# [EXERCISE PROMPT]
Find each line with "before" and copy it.

# [MATERIAL FOR THIS TASK]
┌──

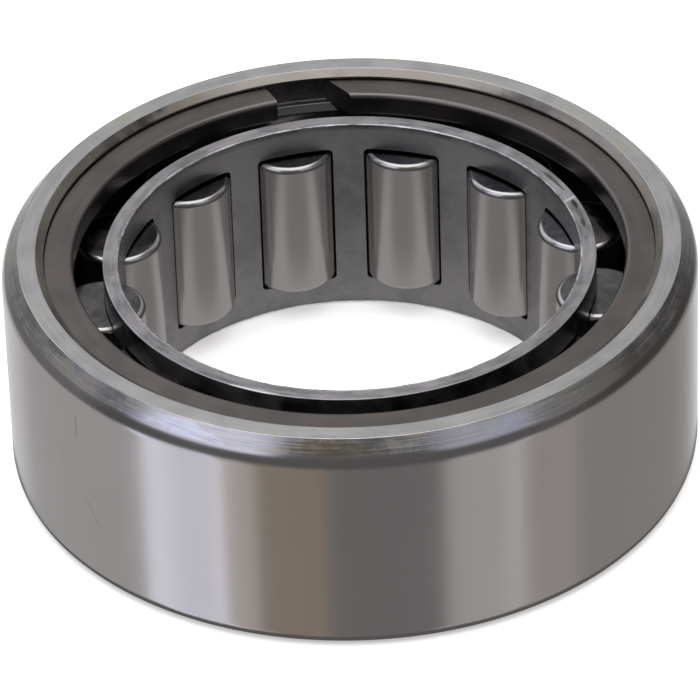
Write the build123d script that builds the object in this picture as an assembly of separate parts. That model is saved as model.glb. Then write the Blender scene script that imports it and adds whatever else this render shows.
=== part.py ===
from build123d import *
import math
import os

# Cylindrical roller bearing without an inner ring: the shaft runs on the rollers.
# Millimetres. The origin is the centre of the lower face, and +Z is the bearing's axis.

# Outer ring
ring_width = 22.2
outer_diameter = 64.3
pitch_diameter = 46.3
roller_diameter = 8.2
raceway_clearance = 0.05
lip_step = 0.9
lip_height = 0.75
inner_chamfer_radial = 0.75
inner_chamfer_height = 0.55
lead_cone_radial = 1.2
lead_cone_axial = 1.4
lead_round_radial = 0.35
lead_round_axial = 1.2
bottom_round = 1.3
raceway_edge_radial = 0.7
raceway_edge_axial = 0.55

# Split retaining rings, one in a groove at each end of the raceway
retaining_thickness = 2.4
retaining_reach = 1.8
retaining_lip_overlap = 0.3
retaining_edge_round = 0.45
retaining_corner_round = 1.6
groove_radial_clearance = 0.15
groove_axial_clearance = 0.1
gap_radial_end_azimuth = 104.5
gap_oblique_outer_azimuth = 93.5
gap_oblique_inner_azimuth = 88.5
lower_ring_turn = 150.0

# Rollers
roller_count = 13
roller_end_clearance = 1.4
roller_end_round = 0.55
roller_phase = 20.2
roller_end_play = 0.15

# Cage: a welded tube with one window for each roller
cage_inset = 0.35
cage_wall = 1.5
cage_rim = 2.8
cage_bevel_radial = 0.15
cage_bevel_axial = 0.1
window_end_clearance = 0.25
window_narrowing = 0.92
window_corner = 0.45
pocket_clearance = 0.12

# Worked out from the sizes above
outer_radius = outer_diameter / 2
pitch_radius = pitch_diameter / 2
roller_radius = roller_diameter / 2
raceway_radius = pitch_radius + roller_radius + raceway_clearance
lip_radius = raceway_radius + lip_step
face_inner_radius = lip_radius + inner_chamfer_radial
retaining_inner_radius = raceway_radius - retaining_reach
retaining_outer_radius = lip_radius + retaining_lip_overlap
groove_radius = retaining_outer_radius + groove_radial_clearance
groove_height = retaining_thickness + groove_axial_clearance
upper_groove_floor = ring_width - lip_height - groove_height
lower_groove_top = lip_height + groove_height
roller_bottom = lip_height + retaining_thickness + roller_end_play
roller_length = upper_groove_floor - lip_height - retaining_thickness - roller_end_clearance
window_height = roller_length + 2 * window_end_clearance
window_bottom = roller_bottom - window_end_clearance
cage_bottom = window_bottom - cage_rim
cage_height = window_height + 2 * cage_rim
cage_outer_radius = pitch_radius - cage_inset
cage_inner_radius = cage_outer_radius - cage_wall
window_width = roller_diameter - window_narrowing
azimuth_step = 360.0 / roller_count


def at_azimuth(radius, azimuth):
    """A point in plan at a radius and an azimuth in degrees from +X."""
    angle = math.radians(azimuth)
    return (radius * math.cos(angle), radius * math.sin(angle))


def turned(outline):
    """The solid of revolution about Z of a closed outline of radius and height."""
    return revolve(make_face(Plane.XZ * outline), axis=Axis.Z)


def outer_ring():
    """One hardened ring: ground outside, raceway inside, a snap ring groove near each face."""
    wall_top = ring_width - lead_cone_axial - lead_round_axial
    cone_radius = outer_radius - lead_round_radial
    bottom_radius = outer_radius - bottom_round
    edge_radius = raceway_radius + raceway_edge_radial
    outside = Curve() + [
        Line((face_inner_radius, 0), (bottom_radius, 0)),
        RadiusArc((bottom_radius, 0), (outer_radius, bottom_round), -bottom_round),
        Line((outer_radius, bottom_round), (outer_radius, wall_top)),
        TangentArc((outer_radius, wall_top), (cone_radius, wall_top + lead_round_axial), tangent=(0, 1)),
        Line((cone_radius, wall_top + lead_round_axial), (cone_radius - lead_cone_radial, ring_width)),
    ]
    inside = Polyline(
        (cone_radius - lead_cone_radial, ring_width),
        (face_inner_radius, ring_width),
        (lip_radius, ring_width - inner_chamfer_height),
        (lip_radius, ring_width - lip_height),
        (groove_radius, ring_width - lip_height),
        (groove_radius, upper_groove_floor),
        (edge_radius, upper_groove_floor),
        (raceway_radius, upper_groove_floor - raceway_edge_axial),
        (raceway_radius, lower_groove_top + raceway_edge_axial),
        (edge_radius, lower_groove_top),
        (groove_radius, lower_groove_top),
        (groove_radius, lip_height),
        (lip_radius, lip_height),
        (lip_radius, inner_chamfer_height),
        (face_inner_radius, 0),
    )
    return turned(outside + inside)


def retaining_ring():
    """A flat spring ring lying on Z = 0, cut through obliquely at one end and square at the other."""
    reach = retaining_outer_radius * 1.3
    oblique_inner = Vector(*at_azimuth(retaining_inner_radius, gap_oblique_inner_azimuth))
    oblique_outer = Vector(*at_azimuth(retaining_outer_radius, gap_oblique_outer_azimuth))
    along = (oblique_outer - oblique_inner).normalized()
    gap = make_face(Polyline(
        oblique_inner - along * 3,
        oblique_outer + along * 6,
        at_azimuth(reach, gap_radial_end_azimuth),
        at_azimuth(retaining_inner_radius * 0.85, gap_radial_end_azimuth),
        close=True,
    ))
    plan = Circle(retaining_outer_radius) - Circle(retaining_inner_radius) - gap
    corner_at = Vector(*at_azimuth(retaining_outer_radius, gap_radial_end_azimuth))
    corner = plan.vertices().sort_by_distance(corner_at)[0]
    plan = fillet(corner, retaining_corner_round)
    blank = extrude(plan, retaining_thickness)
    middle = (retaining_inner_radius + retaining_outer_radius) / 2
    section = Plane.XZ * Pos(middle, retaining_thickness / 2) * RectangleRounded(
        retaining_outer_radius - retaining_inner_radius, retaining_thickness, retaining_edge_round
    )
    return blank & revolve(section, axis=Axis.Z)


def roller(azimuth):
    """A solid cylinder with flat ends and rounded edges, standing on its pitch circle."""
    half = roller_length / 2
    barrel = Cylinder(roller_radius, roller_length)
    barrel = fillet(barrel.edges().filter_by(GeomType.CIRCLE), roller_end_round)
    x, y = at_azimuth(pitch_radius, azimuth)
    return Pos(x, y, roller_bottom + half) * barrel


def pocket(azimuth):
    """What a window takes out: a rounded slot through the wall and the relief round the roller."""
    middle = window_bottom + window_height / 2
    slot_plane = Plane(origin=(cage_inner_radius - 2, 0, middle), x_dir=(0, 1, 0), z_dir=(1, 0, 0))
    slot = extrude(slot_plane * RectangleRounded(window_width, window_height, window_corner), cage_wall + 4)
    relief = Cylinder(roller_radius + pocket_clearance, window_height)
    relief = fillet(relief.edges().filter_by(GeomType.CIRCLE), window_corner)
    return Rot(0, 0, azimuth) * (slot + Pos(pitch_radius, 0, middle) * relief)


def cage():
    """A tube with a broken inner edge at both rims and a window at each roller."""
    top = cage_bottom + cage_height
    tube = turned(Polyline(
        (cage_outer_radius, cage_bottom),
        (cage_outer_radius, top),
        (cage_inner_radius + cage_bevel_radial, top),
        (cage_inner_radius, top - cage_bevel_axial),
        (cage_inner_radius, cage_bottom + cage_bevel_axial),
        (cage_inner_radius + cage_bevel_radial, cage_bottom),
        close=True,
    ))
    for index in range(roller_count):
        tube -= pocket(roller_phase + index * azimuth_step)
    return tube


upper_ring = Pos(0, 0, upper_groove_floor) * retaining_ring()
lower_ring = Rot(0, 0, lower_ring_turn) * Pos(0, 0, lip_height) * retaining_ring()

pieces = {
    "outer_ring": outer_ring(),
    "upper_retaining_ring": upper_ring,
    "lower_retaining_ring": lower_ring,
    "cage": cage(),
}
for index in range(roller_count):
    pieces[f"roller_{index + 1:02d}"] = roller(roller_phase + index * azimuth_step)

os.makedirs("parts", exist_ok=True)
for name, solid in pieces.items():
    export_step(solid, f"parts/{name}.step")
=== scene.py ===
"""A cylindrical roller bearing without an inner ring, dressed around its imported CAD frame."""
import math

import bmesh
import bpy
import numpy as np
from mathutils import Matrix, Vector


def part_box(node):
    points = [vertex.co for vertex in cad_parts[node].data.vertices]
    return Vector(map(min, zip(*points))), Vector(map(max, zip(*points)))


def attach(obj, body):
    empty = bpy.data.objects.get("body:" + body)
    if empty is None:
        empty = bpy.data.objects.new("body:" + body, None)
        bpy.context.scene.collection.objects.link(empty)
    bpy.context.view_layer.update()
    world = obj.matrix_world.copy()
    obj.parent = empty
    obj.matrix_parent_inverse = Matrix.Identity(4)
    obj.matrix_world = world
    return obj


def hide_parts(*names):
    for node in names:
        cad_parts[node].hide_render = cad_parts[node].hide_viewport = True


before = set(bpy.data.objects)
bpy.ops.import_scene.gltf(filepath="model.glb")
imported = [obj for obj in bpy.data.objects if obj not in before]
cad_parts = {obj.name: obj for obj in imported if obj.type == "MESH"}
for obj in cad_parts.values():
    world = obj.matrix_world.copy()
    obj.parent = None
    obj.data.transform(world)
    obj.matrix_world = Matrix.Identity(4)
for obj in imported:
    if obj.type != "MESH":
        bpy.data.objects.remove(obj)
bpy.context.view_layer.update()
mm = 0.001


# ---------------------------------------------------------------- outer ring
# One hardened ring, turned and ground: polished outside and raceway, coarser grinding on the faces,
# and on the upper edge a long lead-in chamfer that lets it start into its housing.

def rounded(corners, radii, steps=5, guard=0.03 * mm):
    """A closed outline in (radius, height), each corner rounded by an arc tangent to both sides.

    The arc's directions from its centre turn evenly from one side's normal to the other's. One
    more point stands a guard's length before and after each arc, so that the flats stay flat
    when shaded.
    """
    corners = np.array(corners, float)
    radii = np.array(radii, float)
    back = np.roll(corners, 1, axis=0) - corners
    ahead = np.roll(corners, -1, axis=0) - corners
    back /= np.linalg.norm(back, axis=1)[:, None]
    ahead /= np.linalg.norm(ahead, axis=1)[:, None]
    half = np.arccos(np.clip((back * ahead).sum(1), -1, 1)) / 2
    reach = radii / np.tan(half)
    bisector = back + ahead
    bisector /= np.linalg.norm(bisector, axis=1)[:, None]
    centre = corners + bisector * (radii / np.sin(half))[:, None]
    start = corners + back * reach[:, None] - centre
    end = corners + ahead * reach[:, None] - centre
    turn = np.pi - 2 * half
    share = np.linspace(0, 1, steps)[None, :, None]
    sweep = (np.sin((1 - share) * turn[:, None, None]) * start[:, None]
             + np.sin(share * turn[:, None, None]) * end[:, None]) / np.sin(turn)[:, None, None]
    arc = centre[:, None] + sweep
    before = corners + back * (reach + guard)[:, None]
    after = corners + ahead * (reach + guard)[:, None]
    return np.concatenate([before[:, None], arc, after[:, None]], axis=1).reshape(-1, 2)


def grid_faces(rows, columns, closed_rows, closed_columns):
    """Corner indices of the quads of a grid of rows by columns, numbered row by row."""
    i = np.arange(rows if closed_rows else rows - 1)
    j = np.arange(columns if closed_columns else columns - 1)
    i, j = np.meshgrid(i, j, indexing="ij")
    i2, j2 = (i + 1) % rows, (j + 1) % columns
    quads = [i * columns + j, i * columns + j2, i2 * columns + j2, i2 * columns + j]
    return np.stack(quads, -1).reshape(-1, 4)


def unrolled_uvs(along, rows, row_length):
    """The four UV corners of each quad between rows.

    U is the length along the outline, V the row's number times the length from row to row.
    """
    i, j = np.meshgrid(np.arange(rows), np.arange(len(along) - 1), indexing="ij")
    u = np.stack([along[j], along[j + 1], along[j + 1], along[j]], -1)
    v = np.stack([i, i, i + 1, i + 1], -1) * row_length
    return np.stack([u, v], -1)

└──
┌──

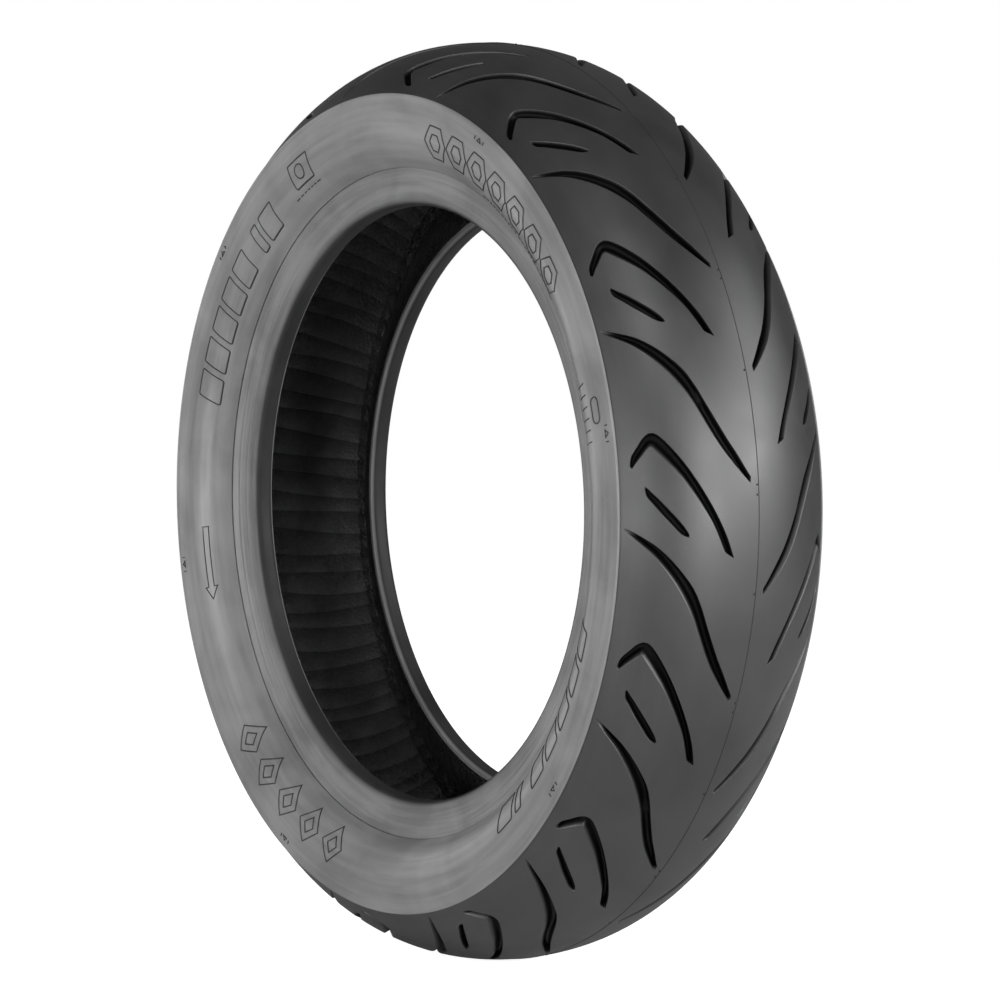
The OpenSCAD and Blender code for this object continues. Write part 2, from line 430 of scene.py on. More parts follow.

└──

# [OUTPUT FOR THIS EXERCISE]
before = set(bpy.data.objects)
imported = [obj for obj in bpy.data.objects if obj not in before]
    more point stands a guard's length before and after each arc, so that the flats stay flat
    before = corners + back * (reach + guard)[:, None]
    return np.concatenate([before[:, None], arc, after[:, None]], axis=1).reshape(-1, 2)